I reach Byron Bay around 11:30 am, driving the car I rented at the airport. The trip took me a little over an hour, just enough to familiarise myself with driving on the other side of the road, which to my relief turned out to be much easier than I feared. It will probably take me a little longer to remember that the indicators and windscreen wipers controls are reversed as well, but also to learn that the steering wheel is on the right side of the vehicle and not on the left. This at least had the merit of making the guy from the rental company laugh when I naturally sat in the passenger seat before leaving the car park…
It is still too early to check in in the room I rented on Airbnb and I decide to start by taking a walk in Byron Bay. If I believe the Lonely Planet guidebook that my parents gave me before I left, this little town experienced a sudden notoriety in the late 1960s when dozens of surfers flocked to the area, bringing their laid back and alternative lifestyle with them; it is now a very popular destination and apparently one of the prettiest coastal towns in Australia. I don’t have another point of comparison to judge it yet, but I’m delighted with this first walk. As in many places, the heritage of that original hippie movement has gradually faded since the rise of modern globalised tourism, but there is still a very peaceful and relaxed atmosphere. The facades of the buildings on either side of the main street are protected by large porches, most of them in wood, giving the whole a somewhat western look. Bohemian second-hand clothes shops and trendy stores adjoin cafes, restaurants and surf shops, and many colourful vans that I contemplate with envy are parked along the sidewalk. I also see several people walking around barefoot, looking perfectly at ease. Stress doesn’t seem to exist here, and the euphoria I felt at the airport slowly turns into a kind of joyful elation.
The street leads to a vast esplanade facing the Pacific Ocean, which I admire for the first time in my life. I see a flat rock at the edge of the beach and sit on it, soaking up all the sensations that surround me: the beauty of the landscape, the smell of the ocean spray, the softness of the sun, the screams of a group of children playing on the lawn not far from me. I have the impression of being in this kind of place where one randomly arrives only to spend a few days, ending up waking up ten years later, barefoot on the sand, desperately trying to remember what his existence that suddenly seems so complicated was like before. I don’t know if this is the fate that awaits me, but it is at least the ideal surroundings that I need to get rid of the few negative thoughts that still clutter my mind.
In the early afternoon, I go to the accommodation I booked, on the outskirts of the city. As soon as I drop my luggage in my room, exhaustment and jet lag finally caught up with me and I collapse on the bed, too tired to keep moving. When I painfully emerge from my nap a couple of hours later, the sun is already low on the horizon and I quickly return to the seaside to spend the evening there.
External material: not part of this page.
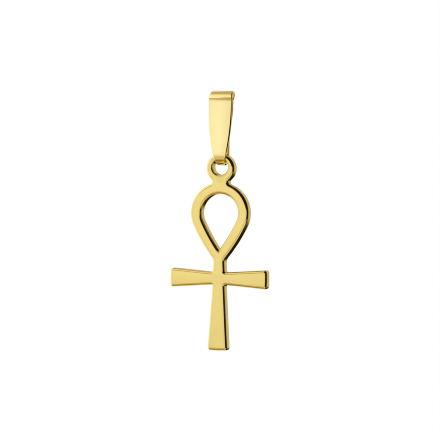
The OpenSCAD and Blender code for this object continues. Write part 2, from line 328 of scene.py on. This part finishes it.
def ankh_outline(s):
    """The right side of the ankh's outline from the stem's end up, and of its opening's."""
    eye_r, loop_r = s.eye_d / 2, s.loop_w / 2
    loop_z = s.eye_sink - eye_r - loop_r
    cross_z = loop_z - s.cross_drop
    stem_z = cross_z - s.stem_len
    loop_c = Vector((0, loop_z))
    stem = Edge((s.stem_end_w / 2, stem_z), (s.stem_root_w / 2, cross_z))
    arm_low = Edge((0, cross_z - s.arm_root_h / 2), (s.arm_span / 2, cross_z - s.arm_end_h / 2))
    arm_top = Edge((s.arm_span / 2, cross_z + s.arm_end_h / 2), (0, cross_z + s.arm_root_h / 2))
    foot = Vector((s.neck_w / 2, cross_z + s.arm_root_h / 2))
    neck = Edge(foot, foot + direction(s.neck_lean + 90))
    stem_bow, arm_bow = bow(s.stem_end_w, s.end_bow), bow(s.arm_end_h, s.end_bow)
    stem_bow_c = Vector((0, stem_z + stem_bow))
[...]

I sat back down on the same flat rock from which I have a perfect view over the endless main beach of Byron Bay, with its population of surfers tirelessly looking for the perfect wave. Further to my right, the coast ends at the cliffs of Cape Byron, overlooked by a lighthouse whose light shines intermittently. To my left, the shore extends to the horizon in an infinity of wooded hills with bluish reflections, dominated by the imposing silhouette of a mountain higher than the others, Mount Warning, more poetically named Wollumbin which means “cloud catcher” in the local aboriginal language, if I believe what I read in my guide. It is a panorama of great beauty, and it is in front of this spectacle that I open for the first time an object that is particularly close to my heart.
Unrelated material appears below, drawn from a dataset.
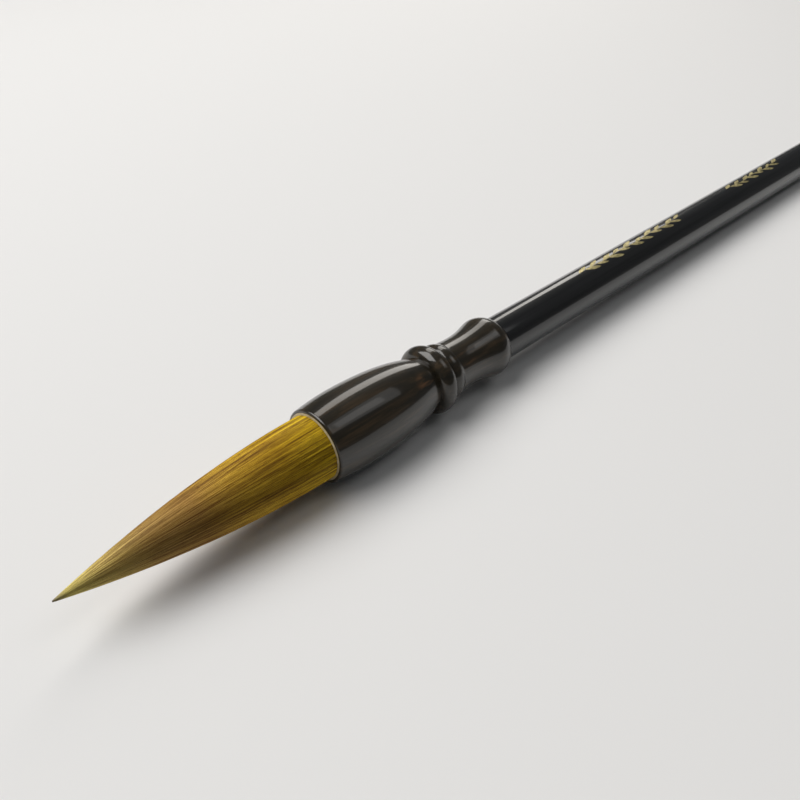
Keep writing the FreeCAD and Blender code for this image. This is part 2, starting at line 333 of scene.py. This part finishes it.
def ferrule_wood():
    """Near-black polished wood with two patches of warm brown figure, behind the barrel and at the waist."""
    made, nodes, links = material("ferrule_wood")
    shader = nodes["Principled BSDF"]
    grain = stretched_noise(nodes, links, (45, 700, 700), 1.0, 5.0, 0.6)
    colour = ramp(nodes, [
        (0.30, (0.0075, 0.0066, 0.0042)),
        (0.52, (0.0190, 0.0145, 0.0080)),
        (0.72, (0.055, 0.0350, 0.0175)),
    ])
    links.new(grain.outputs["Fac"], colour.inputs["Fac"])
    figure = stretched_noise(nodes, links, (60, 600, 600), 1.0, 2.0, 0.5)
    sharp = ramp(nodes, [(0.42, (0, 0, 0)), (0.62, (1, 1, 1))])
    links.new(figure.outputs["Fac"], sharp.inputs["Fac"])
    base = colour.outputs["Color"]
    facing = Vector((0, -0.69, 0.72))
    for x, radius, reach, strength in ((-15.4, 6.2, 3.8, 0.9), (-2.0, 5.6, 3.2, 0.8)):
        centre = Vector((x * MM, 0, 0)) + facing * radius * MM
        here = spot(nodes, links, centre, (reach * MM, 2.2 * MM, 2.2 * MM))
        figured = multiply(nodes, links, here, sharp.outputs["Color"])
        amount = multiply(nodes, links, figured, strength)
        base = mixed(nodes, links, amount, base, (0.34, 0.155, 0.065))
    links.new(base, shader.inputs["Base Color"])
    shader.inputs["Roughness"].default_value = 0.4
    shader.inputs["Specular IOR Level"].default_value = 0.15
    shader.inputs["Coat Weight"].default_value = 1.0
    shader.inputs["Coat Roughness"].default_value = 0.08
    bump(nodes, links, grain.outputs["Fac"], shader, 0.12, 0.00015)
    return made


def shaft_wood():
    """Black polished wood with fine lengthwise grain."""
    made, nodes, links = material("shaft_wood")
    shader = nodes["Principled BSDF"]
    grain = stretched_noise(nodes, links, (25, 900, 900), 1.0, 5.0, 0.6)
    colour = ramp(nodes, [(0.3, (0.0050, 0.0055, 0.0062)), (0.7, (0.0135, 0.0140, 0.0150))])
    links.new(grain.outputs["Fac"], colour.inputs["Fac"])
    links.new(colour.outputs["Color"], shader.inputs["Base Color"])
    shader.inputs["Roughness"].default_value = 0.4
    shader.inputs["Specular IOR Level"].default_value = 0.1
    shader.inputs["Coat Weight"].default_value = 1.0
    shader.inputs["Coat Roughness"].default_value = 0.08
    bump(nodes, links, grain.outputs["Fac"], shader, 0.08, 0.0001)
    return made


def gold():
    """Dull gold, worn in patches."""
    made, nodes, links = material("gold_filling")
    shader = nodes["Principled BSDF"]
    patches = stretched_noise(nodes, links, (900, 1400, 1400), 1.0, 4.0, 0.6)
    colour = ramp(nodes, [(0.3, (0.16, 0.13, 0.055)), (0.55, (0.50, 0.43, 0.20)), (0.75, (0.66, 0.60, 0.34))])
    links.new(patches.outputs["Fac"], colour.inputs["Fac"])
    links.new(colour.outputs["Color"], shader.inputs["Base Color"])
    shader.inputs["Metallic"].default_value = 0.6
    shader.inputs["Roughness"].default_value = 0.45
    bump(nodes, links, patches.outputs["Fac"], shader, 0.4, 0.00005)
    return made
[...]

Before leaving Switzerland, the country where I lived for the past few years, Robin, one of my best friends, gave me a notebook in which he wrote down a travel story describing unforgettable moments he experienced a few months earlier in Ecuador, during a several-week journey in South America. He left the following pages blank, and he entrusted me with the mission of writing a story related to the adventures that I will experience before transmitting the notebook to another traveler, and so on until all the pages are completed and that the last person to have it in their hands sends it back to Robin who has taken care to write down his address at the beginning. The idea is simple but I found it extraordinary, and I was very flattered to be the first chosen to carry this notebook. He gave me the order not to open it until I had set foot in Australia, and this moment seemed ideal to immerse myself in his story:
In the drowsiness of that stormy afternoon of June, nothing is happening, or so little. I am desperately looking for an activity to keep my mind occupied. There’s only a ridiculous fan swirling endlessly above me in my office. Outside, a train passes by, and like it I would like to leave, racing through the landscapes, taking a look at every thing, and let my imagination wander with the passerby. On my table, left in the middle of a pile of books, I catch sight of my travel diary and I open it randomly…
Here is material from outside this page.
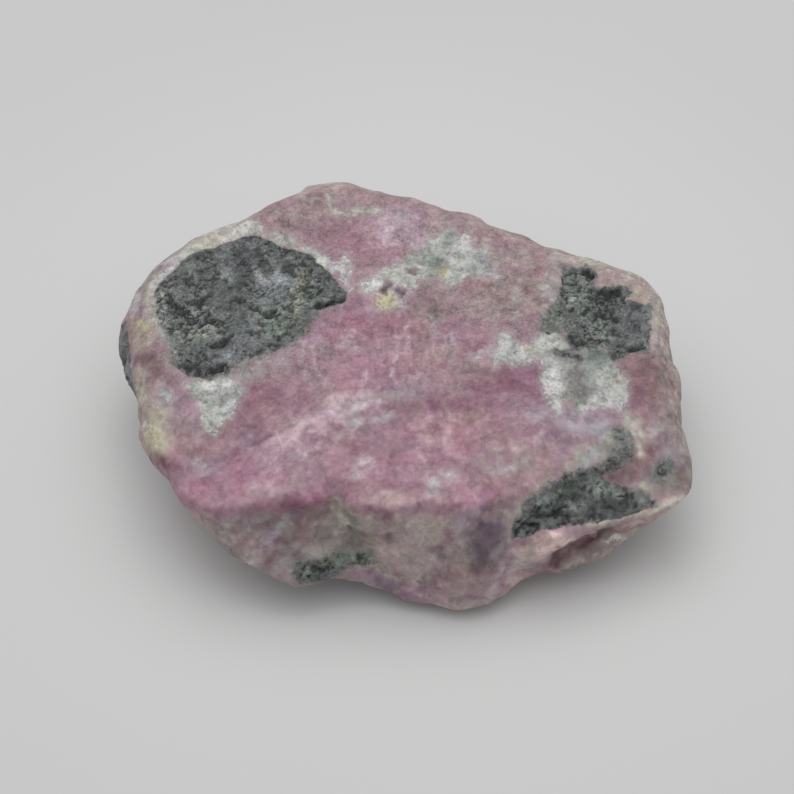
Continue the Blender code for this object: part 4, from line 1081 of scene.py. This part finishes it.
def floor_material():
    n = Nodes("studio_floor", FLOOR_SPECULAR)
    colour = n.mix(n.between(n.fac(n.place, 60.0), 0.3, 0.7), FLOOR_DARK, FLOOR_LIGHT)
    # painted pool of light: the floor is lighter round the stone
    middle = n.vector("SUBTRACT", n.place, FLOOR_MIDDLE)
    away = n.vector("LENGTH", middle, output="Value")
    colour = n.mix(n.between(away, *FLOOR_PAINTED_POOL_SPAN), FLOOR_PAINTED_POOL, colour)
    n.feed(n.shader.inputs["Base Color"], colour)
    n.shader.inputs["Roughness"].default_value = FLOOR_ROUGHNESS
    return n.material


def linked(name, data, place=(0.0, 0.0, 0.0), facing=None):
    """An object in the scene, which looks along the vector given."""
    made = bpy.data.objects.new(name, data)
    made.location = place
    if facing is not None:
        made.rotation_mode = "QUATERNION"
        made.rotation_quaternion = facing.to_track_quat("-Z", "Y")
    bpy.context.scene.collection.objects.link(made)
    return made


def add_floor():
    mesh = bpy.data.meshes.new("floor")
    h = FLOOR_HALF
    mesh.from_pydata([(-h, -h, 0), (h, -h, 0), (h, h, 0), (-h, h, 0)], [], [(0, 1, 2, 3)])
    mesh.materials.append(floor_material())
    floor = linked("floor", mesh)


def add_light():
    world = bpy.data.worlds.new("studio")
    world.use_nodes = True
    sky = world.node_tree.nodes["Background"]
    sky.inputs["Color"].default_value = SKY_COLOUR
    sky.inputs["Strength"].default_value = SKY_STRENGTH
    bpy.context.scene.world = world
    for name, place, side, power in LAMPS:
        lamp = bpy.data.lights.new(name, "AREA")
        lamp.size = side
        lamp.energy = power
        linked(name, lamp, place, -Vector(place))


def add_camera():
    lens = bpy.data.cameras.new("camera")
    lens.sensor_width = SENSOR
    lens.lens = SENSOR * DISTANCE / SEEN_WIDTH
    lens.clip_start, lens.clip_end = CLIP
    bpy.context.scene.camera = linked("camera", lens, Vector(EYE * MM), Vector(FORWARD))


stone = fine_mesh(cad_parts["ruby_crystal"])
skin = Skin(stone.data)
skin.shape()
skin.colour()
skin.shares()
stone.data.shade_smooth()
stone.data.materials.append(stone_material())
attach(stone, "root")
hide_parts("ruby_crystal")
add_floor()
add_light()
add_camera()
bpy.context.scene.view_settings.view_transform = "Standard"

bpy.context.view_layer.update()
I loved my reading. That story touched me deeply, and suddenly, the gorgeous landscape in front of me merges with the distant echoes of a party that took place months earlier on the other side of the world, and with the memories that Robin so aptly described. I am somewhere between Australia and Ecuador, halfway between dream and reality.
As the sun goes down, the colors of the idyllic setting around me gradually gain in intensity while all the elements of the decor slowly take on a copper hue. Below the rock where I am sitting, the waves lapping the sand leave a crackle of golden foam in their path. A singer settles down behind me, mingling the sounds of her voice and her folk guitar with the cries of dozens of birds that have come to nest for the night in the trees a little further. I stay there alone until the sun finally disappears over the horizon, leaving behind an incredible gradient of colors in the sky. The temperature has dropped and I have goosebumps, but the sudden coolness is not the only cause.
I didn’t take my camera to capture the moment but that doesn’t matter. I sort of feel that the images I have before my eyes will leave an indelible mark on my mind and that nothing will ever possibly erase them. In front of this fabulous landscape, all the anxieties and concerns that have inhabited me since my departure disappear one after the other, replaced by an exhilarating sensation of freedom, stronger than I have ever felt before. It is a revelation, an epiphany. I can reach the very essence of this just beginning journey, and I start to glimpse the answers to questions that I have not yet asked myself. Suddenly, being there all alone nearly seventeen thousand kilometers away from home is no longer scary, but exciting. I no longer have apprehension but I’m sure of one thing: I made the right decision. At this precise moment, I know that I am exactly where I need to be.